I remember thinking that I had obviously misjudged the young lady; to pick a monologue like that she must indeed be much more “worldly” than she seemed.  Of course, I’ll never know.  But most importantly,  I really didn’t care.  Right or wrong, I realized that I was not willing to invest in someone that would pick material like that for a first impression audition.    

Material should be within your age range.   

The young man looked sixteen years old and his monologue related how much difficulty he was having with his grandchildren.  I didn’t believe the monologue and I didn’t believe him.  Why would he pick material that would so blatantly strain his credibility. Because I couldn't accept that he had grandchildren; I didn’t believe anything else about the monologue.  

Men should do male monologues; females should female monologues. 

Joe, in The Shadow Box, has some wonderful meaningful monologues about dreams and his impeding death.   The Shadow Box has enjoyed a tremendous production life; a favorite of colleges, community theatres, and small professional theatres.  Most directors have, at some point in the their professional life, had the privilege of directing it.  When the young lady started the monologue, I immediately recognized it and thought, “Doesn’t she know those actions belong to a fifty year old man?" I immediately began wondering if she knew that little about her art.  I stopped watching her monologue and lost interest in her.

Monologues should contain content within your cultural and experiential range.   
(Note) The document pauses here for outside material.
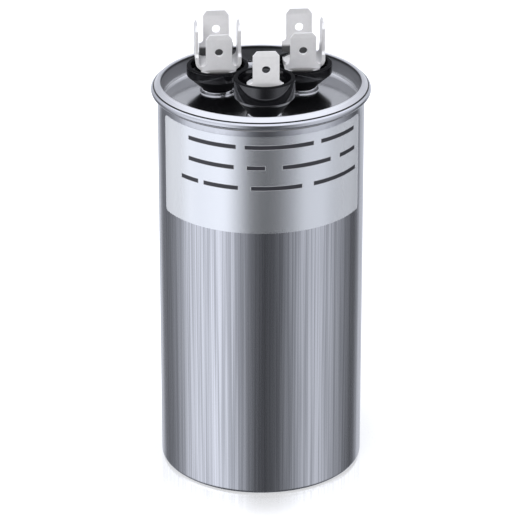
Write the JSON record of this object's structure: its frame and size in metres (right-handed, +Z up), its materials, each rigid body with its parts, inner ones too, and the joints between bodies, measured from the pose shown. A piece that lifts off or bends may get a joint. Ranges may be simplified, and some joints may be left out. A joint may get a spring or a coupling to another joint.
{
  "type": "motor run capacitor",
  "caption": "Round oil-filled motor run capacitor: metal can with crimped lid, silver label and quick-connect tabs in black insulating cups.",
  "frame": {"origin": "middle of the foot, on the surface the can stands on", "axes": "+Z up along the can, towards the terminals; -Y towards the fan terminal and the label; +X towards the herm terminal's side"},
  "size_m": [0.0532, 0.0532, 0.1134],
  "materials": {
    "can_metal": "fine drawn lines along the can, satin",
    "lid_metal": "bright rolled sheet",
    "seal_rubber": "matt",
    "label_film": "smooth satin silver film",
    "cup_plastic": "moulded, glossy black",
    "tinned_metal": "bright tin plating",
    "deck_plastic": "moulded",
    "barrier_film": "film",
    "core_plastic": "moulded",
    "wrap_film": "film wrap",
    "insulator_plastic": "moulded",
    "metallised_film": "edge of wound film",
    "zinc_spray": "sprayed, rough",
    "lead_wire": "tinned copper"
  },
  "bodies": {
    "root": {"can": "can_metal", "lid": "lid_metal", "seam_compound": "seal_rubber", "label": "label_film", "cup_fan": "cup_plastic", "cup_herm": "cup_plastic", "cup_common": "cup_plastic", "gasket_fan": "seal_rubber", "gasket_herm": "seal_rubber", "gasket_common": "seal_rubber", "stud_fan": "tinned_metal", "stud_herm": "tinned_metal", "stud_common": "tinned_metal", "tab_fan": "tinned_metal", "tab_herm_lower": "tinned_metal", "tab_herm_upper": "tinned_metal", "tab_common_lower": "tinned_metal", "tab_common_upper": "tinned_metal", "lower_insulator_fan": "insulator_plastic", "lower_insulator_herm": "insulator_plastic", "lower_insulator_common": "insulator_plastic", "lug_fan": "tinned_metal", "lug_herm": "tinned_metal", "lug_common": "tinned_metal", "interrupter_deck": "deck_plastic", "lead_fan": "lead_wire", "lead_herm": "lead_wire", "lead_common": "lead_wire", "winding_herm": "metallised_film", "winding_fan": "metallised_film", "section_barrier": "barrier_film", "winding_core": "core_plastic", "end_spray_herm": "zinc_spray", "end_spray_fan": "zinc_spray", "end_spray_common": "zinc_spray", "element_wrap": "wrap_film", "base_pad": "insulator_plastic"}
  },
  "joints": []
}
Am I saying that you should only do cattle call monologues about things you have personally experienced or are in some way familiar with?  Yes; that is exactly what I am saying.  In your work, in workshops, in scene work, and in perhaps in some call back auditions take risks; search for roles that will stretch you into radical new experiences; but not in cattle call monologues.  Your monologue introduces who you are to us.  Cattle call auditions are so difficult and stressful.  Increase your confidence and comfort by using material and experiences that are part of your life.  Most importantly, use this one minute to help us get know you and be interested enough in you to call you back.